Now what I need is a set of verifiable scenarios, each of one consisting of
  • one or more dataset to load 
  • a query
  • the corresponding query results
I would need this "triplet" for each scenario...and as you can imagine, that's a huge work!

Fortunately, some time ago I bought a cool book, "Learning SPARQL" which had a lot of downloadable examples. After re-having a quick look, I realized that was exactly what I need :)

Each example in the book is associated with three files:
  • a file containing a short dataset
  • a file containing a query
  • a file containing results in a human readable way
Perfect! I don't need the third file because the verification can be done by comparating the execution of the load / query sequence both in jena-nosql and in-memory model (assuming the Jena in memory model is perfectly working)
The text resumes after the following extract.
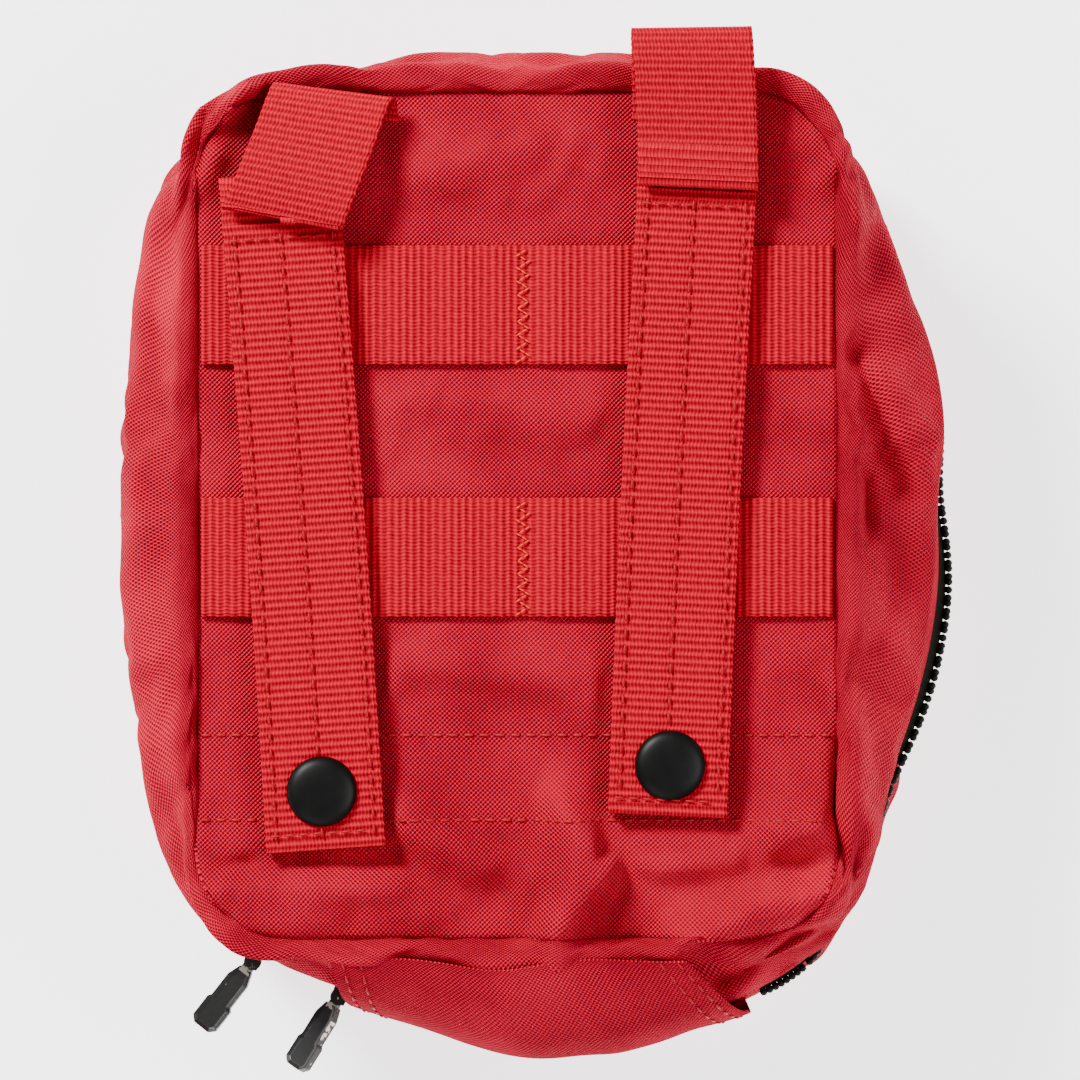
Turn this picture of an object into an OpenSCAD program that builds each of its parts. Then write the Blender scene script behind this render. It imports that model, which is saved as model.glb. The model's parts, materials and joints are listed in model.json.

So before running each scenario both models are loaded with the example dataset:

jenaNoSqlModel.read(dataset, ...);  
inMemoryModel.read(dataset, ...);   

// Make sure data has been loaded and graphs are isomorphic
assertFalse(jenaNoSqlModel.isEmpty());
assertTrue(jenaNoSqlModel.isIsomorphicWith(inMemoryModel));

Once did that, it's time to execute the query associated with the example and then verify the results on both models:

final Query query = QueryFactory.create(readQueryFromFile(queryFile));
assertTrue(    ResultSetCompare.isomorphic(
          QueryExecutionFactory.create(query, jenaNoSqlModel).execSelect(),
          QueryExecutionFactory.create(query, inMemoryModel).execSelect());

For simplicity here I'm wrongly using jena resources like QueryExecution (you should close that in a finally block) and I didn't write any exception handling code.

I'm still working on that, but if you want to have a quick look here's the code. As explained in previous posts you can run this test against one of the available storages (Solr or Cassandra):

   > mvn clean install -P cassandra-2x 
   > mvn clean install -P solr-4x